1

I'm experiencing an odd resolution issue on my DNS servers. I have a couple decades experience with administering Windows DNS servers, but have less than a year's experience administering Ubuntu/BIND 9 servers. A little background on my environment:

I work for a small service provider and administer three Ubuntu/Bind 9 servers. They are configured as a Master and two Slaves. All three servers are configured with Private IP addresses on a VLAN reserved for servers, with Static NATs on our firewall to the slaves. The Slaves are accessible from both our internal network and the Public internet, but Public recursion is limited to the IP subnets we host. The Master only allows access from the two Slaves and from our internal Managment VLAN. The Master and Slave2 are Ubuntu 12.04 running BIND 9.8.1-P1. Slave1 is an older system, scheduled for replacement, running Ubuntu 9.04 and BIND 9.8.1-P1. I am seeing the same problem behavior on both Slaves. I built the Master and Slave2, and inherited Slave1 from a previous admin.
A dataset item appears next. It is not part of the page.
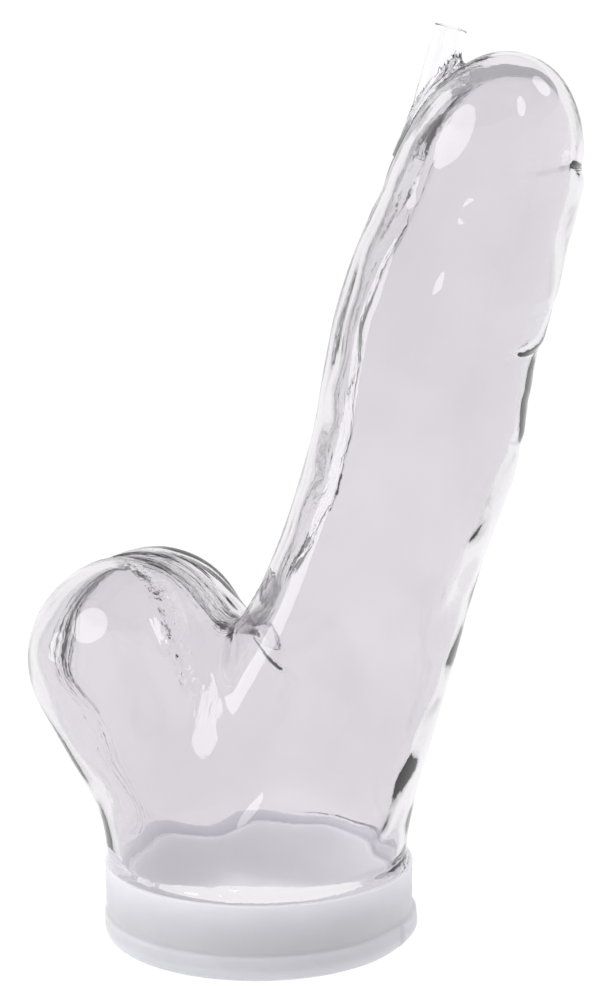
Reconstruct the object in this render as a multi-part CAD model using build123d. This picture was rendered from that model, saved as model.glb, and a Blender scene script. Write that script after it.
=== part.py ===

Here's the problem: If I do a NSLOOKUP from a system on one of our hosted IP subnets for office365.com., I get a successful resolution. If I try to resolve outlook.office365.com., I get the following error:

***UnKnown can't find outlook.office365.com.: Unspecified error

I can successfully resolve, through NSLOOKUP, both of those URLs from a system on the server VLAN and from the console of both slave servers. This problem was reported to me by a client who stated that he's seen this issue on a handful of URLs, but outlook.office365.com is the only one he could specifically remember. I've tried a number of other URLs and they all resolve successfully. I can only replicate the issue with that one URL. (Hopefully the client will remember some more.)

I setup a query.log, based on an article I found on this site, and see the request come in regardless of where it originates.

Example:
client MYIPADDRESS#1067: query: outlook.office365.com IN A + (BINDSERVERIPADDRESS)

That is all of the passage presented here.